Where India Stands on Mining Electrification
India’s mining sector has been slower to electrify compared to counterparts in Australia, Canada, and Scandinavia. But momentum is building. The country’s climate commitments under the Paris Agreement, combined with the Bureau of Energy Efficiency’s push for energy audits in large industries, are creating policy pressure to accelerate.
A small number of operations are already demonstrating what’s possible. The Surjagarh iron ore project in Maharashtra, for instance, has incorporated electric fleets and reduced diesel dependency as part of a broader decarbonisation strategy. B Prabhakaran, Managing Director of Lloyds Metals and Energy Ltd, has pointed to green technology adoption as central to the operation’s philosophy — an example of how mining leadership can drive electrification without waiting for industry-wide mandates.
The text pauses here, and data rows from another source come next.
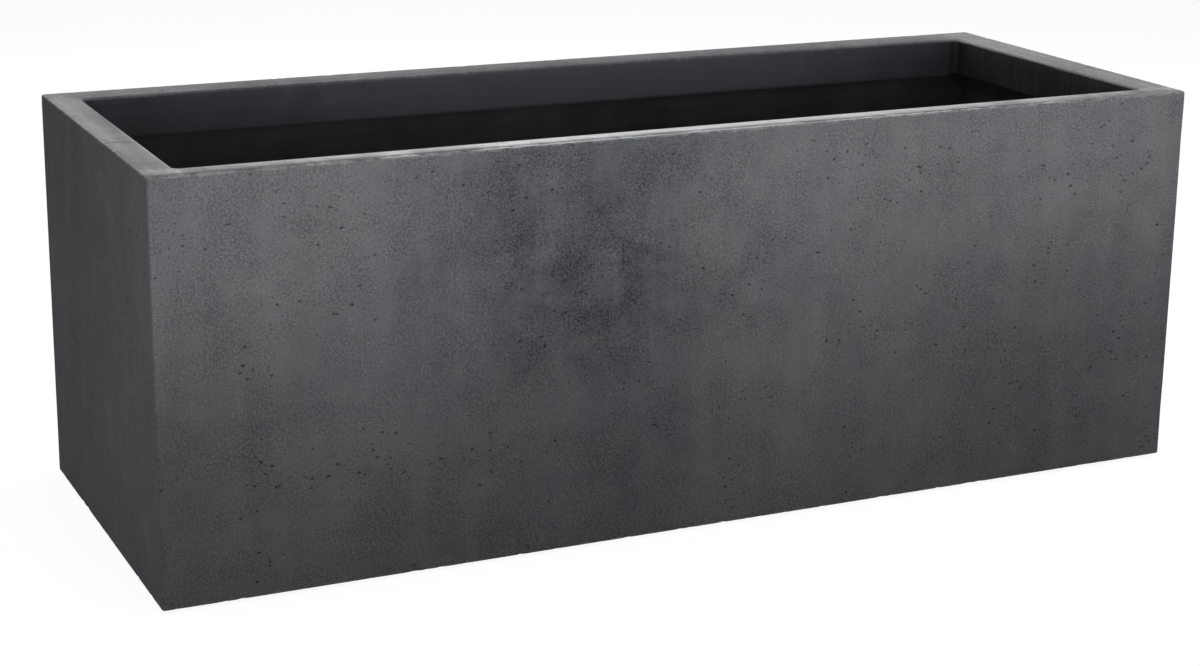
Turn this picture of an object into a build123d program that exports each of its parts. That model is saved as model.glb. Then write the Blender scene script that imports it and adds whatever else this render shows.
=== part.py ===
from build123d import *
import os

# Long rectangular floor planter of cast fibre cement, in millimetres.
# The origin is the middle of the footprint, on the floor.
# X runs along the length, Y from the front face to the back face, Z up.

# Overall size
length = 1000.0
width = 375.0
height = 365.0

# Wall panels, mitred at the upright corners and along the top edge
wall_thickness = 12.0
wall_floor_gap = 3.0
corner_radius = 2.0
top_edge_radius = 1.5
bottom_edge_radius = 1.2

# Rim, folded inward and down into a return lip, cast as two halves
rim_width = 30.0
rim_thickness = 12.0
rim_inner_edge_radius = 3.0
lip_depth = 41.0
lip_thickness = 8.0
lip_edge_radius = 3.5
opening_corner_radius = 5.0

# Butt joint between the rim halves, across both ends, forward of the middle
rim_joint_offset = 48.0
rim_joint_gap = 0.6

# Splice bars bonded under the butt joints, between wall and lip
splice_length = 120.0
splice_height = 20.0
splice_clearance = 0.3

# Base panel on four bonded cleats
base_thickness = 15.0
base_clearance = 0.3
cleat_width = 20.0
cleat_height = 14.0
cleat_clearance = 0.3

# Corner angles, one in each upright inner corner
angle_leg = 40.0
angle_thickness = 3.0
angle_heel_radius = 4.0
angle_edge_radius = 1.0
angle_base_clearance = 10.0
angle_lip_clearance = 50.0

# Screws that hold the corner angles, two in each leg
angle_screw_inset = 25.0
angle_screw_end = 30.0
angle_screw_diameter = 5.0
angle_screw_depth = 8.0
angle_hole_clearance = 0.25
angle_screw_head_diameter = 9.6
angle_screw_head_height = 3.0

# Rubber feet under the base panel
foot_height = 20.0
foot_top_diameter = 46.0
foot_bottom_diameter = 40.0
foot_edge_radius = 1.5
foot_end_inset = 100.0
foot_side_inset = 67.5
foot_counterbore_diameter = 14.0
foot_counterbore_depth = 9.0
foot_hole_clearance = 0.25

# Screws that hold the feet
foot_screw_diameter = 5.5
foot_screw_depth = 11.0
foot_screw_head_diameter = 11.0
foot_screw_head_height = 3.4

# Room round every screw in its pilot hole and past its tip
pilot_clearance = 0.05
pilot_end_room = 1.0

# Slot in the screw heads
slot_width = 1.2
slot_depth = 1.3
head_edge_radius = 1.2

# Drains: a flanged sleeve with a ring nut under the base panel
drain_end_inset = 200.0
drain_bore_diameter = 26.0
drain_sleeve_diameter = 32.0
drain_sleeve_tail = 8.0
drain_sleeve_clearance = 0.1
drain_flange_diameter = 46.0
drain_flange_thickness = 2.5
drain_flange_clearance = 0.5
drain_nut_across = 44.0
drain_nut_height = 5.0
drain_nut_edge_radius = 0.8

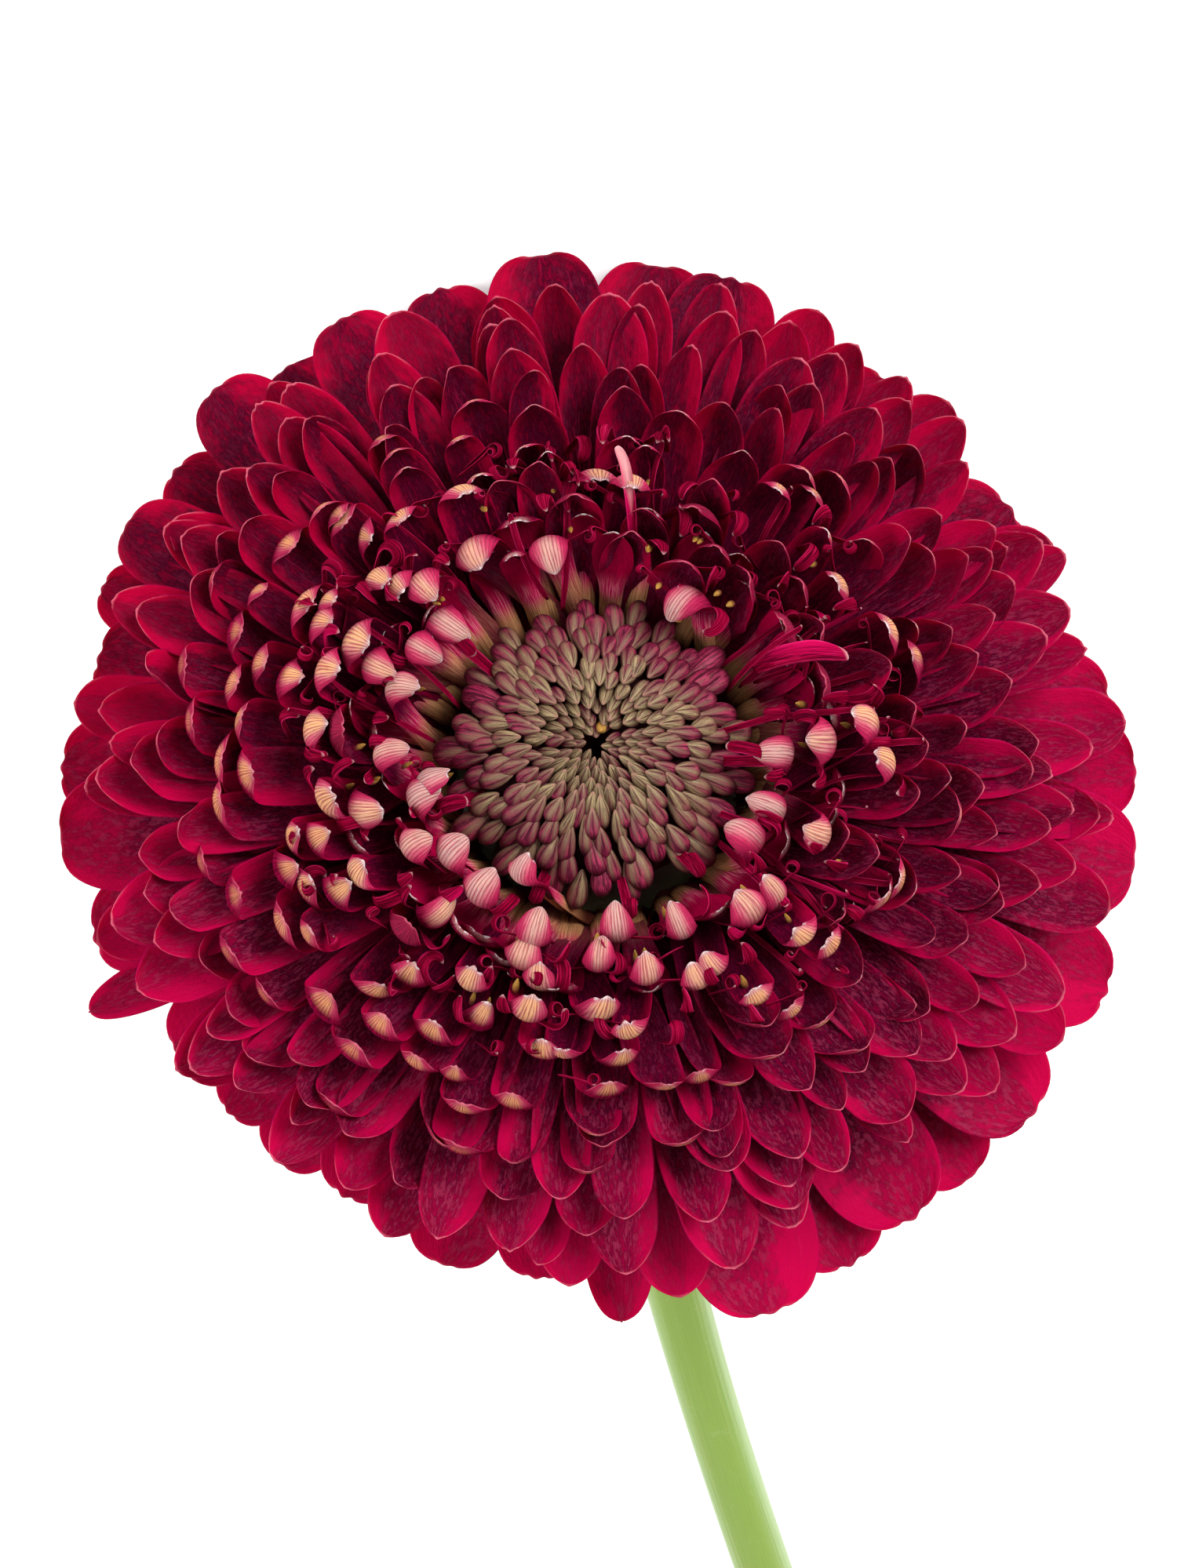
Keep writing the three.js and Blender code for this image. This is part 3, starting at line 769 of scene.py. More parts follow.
def green_finish(name, fresh, shade, flush, ridges):
    """Green tissue with fine lengthwise ridges, soft hair, pale sides and a flush at one end."""
    paint = Paint(
        name, Sheen_Weight=0.3, Sheen_Roughness=0.5, Subsurface_Weight=0.15,
        Subsurface_Radius=(0.5, 1.0, 0.2), Subsurface_Scale=0.001,
    )
    around, along, _ = paint.attribute("blade")
    grain = paint.grain(700, 4, 0.6)
    blotch = paint.grain(60, 2, 0.5)
    streak = paint.noise(paint.vector(around * ridges, along * 12, 0.0), 1.5, 3, 0.6)
    colour = paint.mix((streak * 0.9 + blotch * 0.5 - 0.35).clamped(), fresh, shade)
    colour = paint.mix(along.between(0.4, 1.0) * 0.95, colour, flush)
    colour = paint.mix(abs(around).between(0.6, 1.0) * 0.5, colour, (0.42, 0.56, 0.3))
    colour = paint.mix(grain.between(0.6, 0.75) * 0.1, colour, (0.7, 0.8, 0.5))
    return paint.finish(
        Base_Color=colour, Roughness=grain * 0.25 + 0.35,
        Normal=paint.bump(streak + grain * 0.4, 0.0003, 0.6),
    )


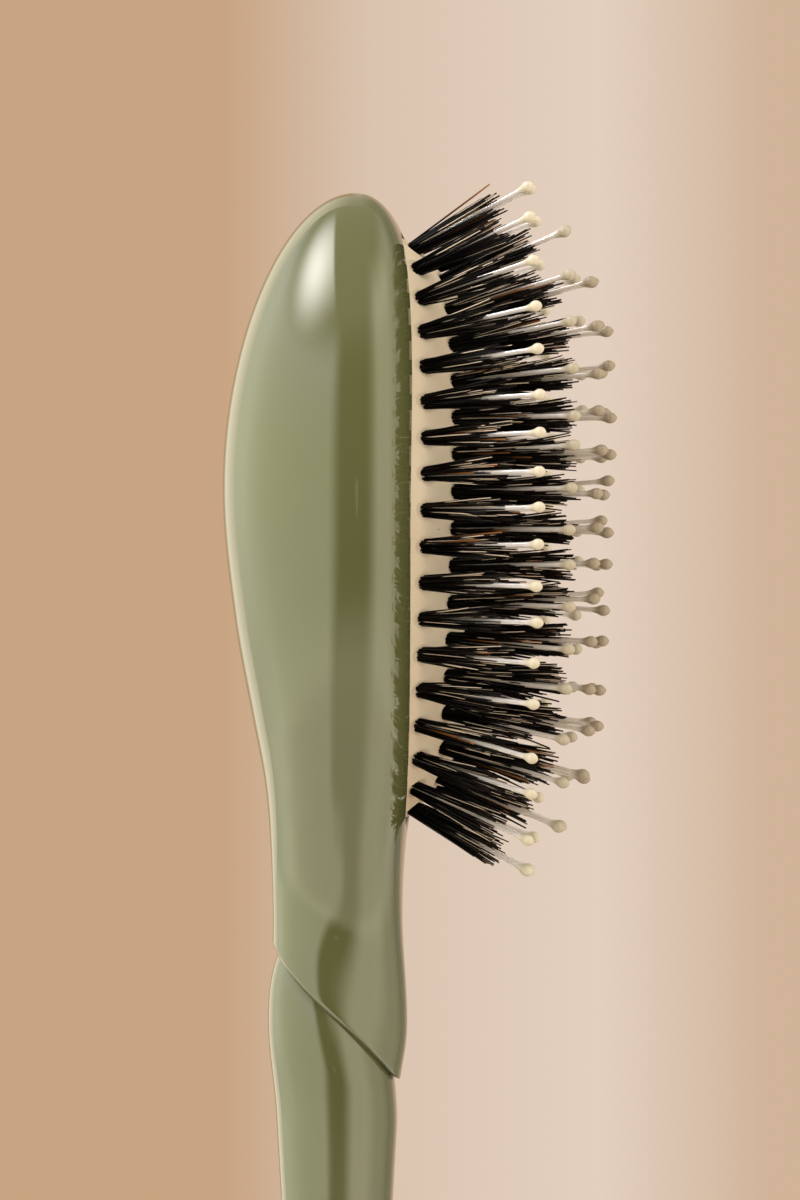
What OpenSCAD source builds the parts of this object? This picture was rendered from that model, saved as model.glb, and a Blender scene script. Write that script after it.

The challenge now is scaling these early examples into sector-wide practice.
Barriers That Still Need to Be Addressed
Electrification is not without obstacles. Understanding them is essential for realistic planning:
- High upfront capital costs for BEV equipment remain a barrier for mid-sized and smaller mining firms.
- Charging infrastructure gaps in remote mining regions require significant investment before electric fleets can operate reliably.
- Grid reliability in rural India is inconsistent, making renewable micro-grids necessary but adding complexity to project planning.
- Workforce transition requires structured retraining programmes. Without investment in upskilling, electrification can displace workers rather than create better opportunities.
The Path Forward
Electrification in Indian mining is a multi-year transition, not a single investment decision. It requires coordinated action across equipment procurement, energy infrastructure, workforce development, and community engagement. Companies that treat it as a compliance exercise will underinvest. Those that treat it as a strategic shift will emerge with lower costs, stronger ESG credentials, and more resilient operations.
Technology exists. The economic case is strengthening. What’s needed now is the will to move faster than regulation demands.